The group said the switch to its plants in Cardiff and Treto was necessary 'to maintain competitiveness' and highlights a trend in German manufacturing. Production of generators and alternators is to be wound down at its main Stuttgart plant, and 1,000 jobs are to be cut there by the end of this year.
The company plans to increase the number of jobs at the new Cardiff plant - one of its most efficient - from about 600 at present to 1,200 by 1996. Given the unfavourable start to 1993, and the need to reduce turnover and earnings forecasts, Bosch said production costs 'must be brought in line with market conditions'. Last year, the company cut its workforce by 11,000 to 170,000. Three quarters of the losses occurred in Germany. Noting the need for continued rationalisation and concentration, the company said 'the shift of production abroad in certain sectors will continue'.

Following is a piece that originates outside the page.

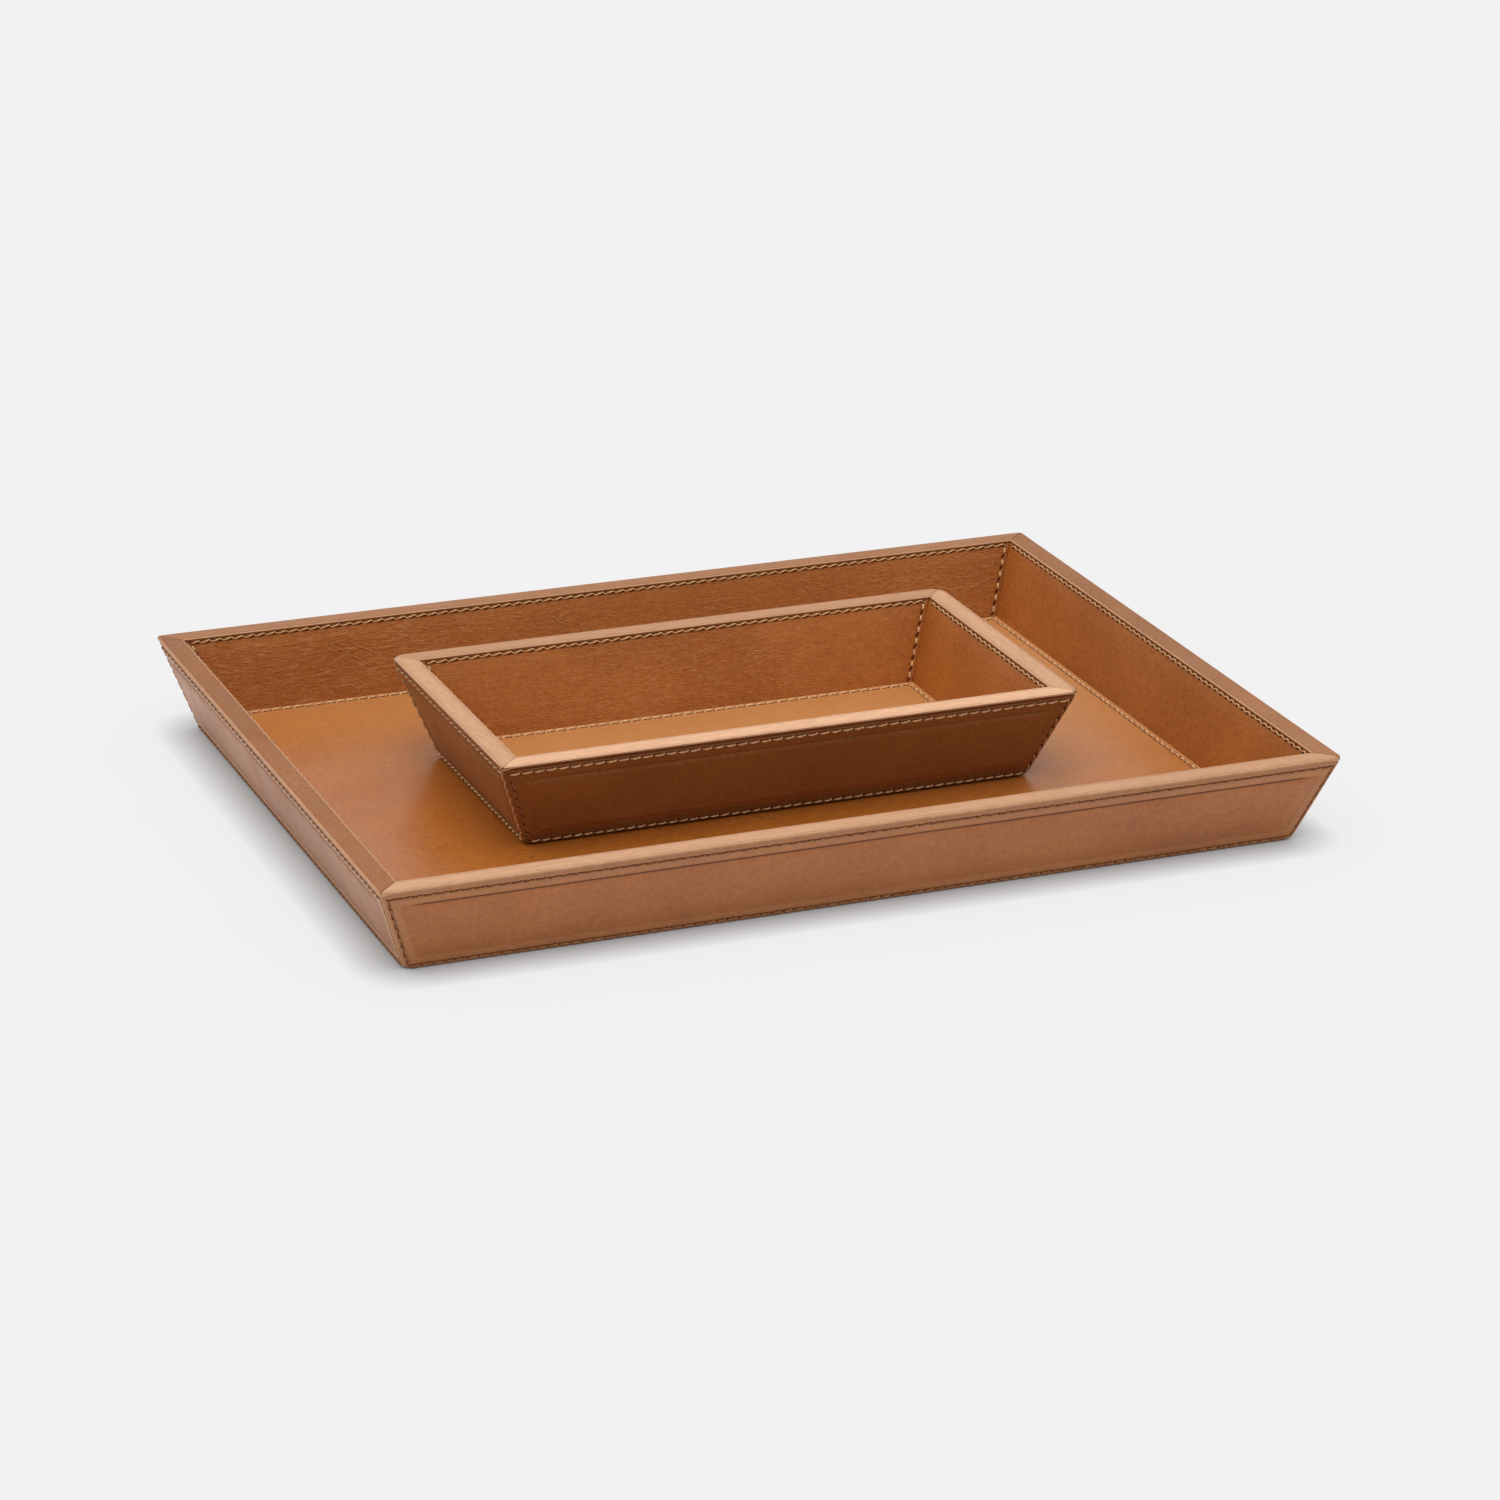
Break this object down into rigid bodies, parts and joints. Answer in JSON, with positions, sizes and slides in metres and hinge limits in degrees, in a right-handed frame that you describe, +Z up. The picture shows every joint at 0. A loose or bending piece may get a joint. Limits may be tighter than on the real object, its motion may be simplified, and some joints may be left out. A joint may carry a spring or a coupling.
{
  "type": "leather desk tray set",
  "caption": "Low rectangular desk tray with flared, stitched leather walls over board and a mitred flat rim, holding a smaller loose tray of the same make that lifts straight out.",
  "frame": {"origin": "middle of the large tray's underside, on the surface that it stands on", "axes": "+X along the trays' length to the right, +Y to the back wall, +Z up"},
  "size_m": [0.4314, 0.3244, 0.0511],
  "materials": {
    "panel_leather": "smooth tan full-grain leather, satin",
    "lining_leather": "tan full-grain leather with fine wrinkles, satin",
    "rim_leather": "pale tan leather strip with burnished edges, satin",
    "floor_leather": "tan leather, polished",
    "underside_leather": "suede side of tan leather, matt",
    "board": "fibreboard, bare",
    "thread": "waxed linen thread, light tan"
  },
  "bodies": {
    "large_tray": {"large_underside_leather": "underside_leather", "large_base_board": "board", "large_floor_leather": "floor_leather", "large_floor_thread": "thread", "large_front_board": "board", "large_front_outer_panel": "panel_leather", "large_front_lining": "lining_leather", "large_front_rim_strip": "rim_leather", "large_front_panel_thread": "thread", "large_front_lining_thread": "thread", "large_right_board": "board", "large_right_outer_panel": "panel_leather", "large_right_lining": "lining_leather", "large_right_rim_strip": "rim_leather", "large_right_panel_thread": "thread", "large_right_lining_thread": "thread", "large_back_board": "board", "large_back_outer_panel": "panel_leather", "large_back_lining": "lining_leather", "large_back_rim_strip": "rim_leather", "large_back_panel_thread": "thread", "large_back_lining_thread": "thread", "large_left_board": "board", "large_left_outer_panel": "panel_leather", "large_left_lining": "lining_leather", "large_left_rim_strip": "rim_leather", "large_left_panel_thread": "thread", "large_left_lining_thread": "thread"},
    "small_tray": {"small_underside_leather": "underside_leather", "small_base_board": "board", "small_floor_leather": "floor_leather", "small_floor_thread": "thread", "small_front_board": "board", "small_front_outer_panel": "panel_leather", "small_front_lining": "lining_leather", "small_front_rim_strip": "rim_leather", "small_front_panel_thread": "thread", "small_front_lining_thread": "thread", "small_right_board": "board", "small_right_outer_panel": "panel_leather", "small_right_lining": "lining_leather", "small_right_rim_strip": "rim_leather", "small_right_panel_thread": "thread", "small_right_lining_thread": "thread", "small_back_board": "board", "small_back_outer_panel": "panel_leather", "small_back_lining": "lining_leather", "small_back_rim_strip": "rim_leather", "small_back_panel_thread": "thread", "small_back_lining_thread": "thread", "small_left_board": "board", "small_left_outer_panel": "panel_leather", "small_left_lining": "lining_leather", "small_left_rim_strip": "rim_leather", "small_left_panel_thread": "thread", "small_left_lining_thread": "thread"}
  },
  "joints": [
    {"name": "small_tray_lift", "type": "slide", "parent": "large_tray", "child": "small_tray", "axis": [0, 0, 1], "range_m": [0, 0.06]}
  ]
}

Specialising in the manufacturing of a new generation of compact generators, the Cardiff plant was built in 1991. Labour costs in the UK are up to 50 per cent lower than in Bosch's works in Stuttgart, and the working week is 39 hours in three shifts from Monday to Sunday. This compares with a German working week of 36 hours after 1 April in two or three shifts from Monday to Friday. Bosch has also negotiated a no- strike agreement with the union in Cardiff, and the sickness quota, at 1.5 per cent, is well below the British average of around 7 per cent, which is below German levels.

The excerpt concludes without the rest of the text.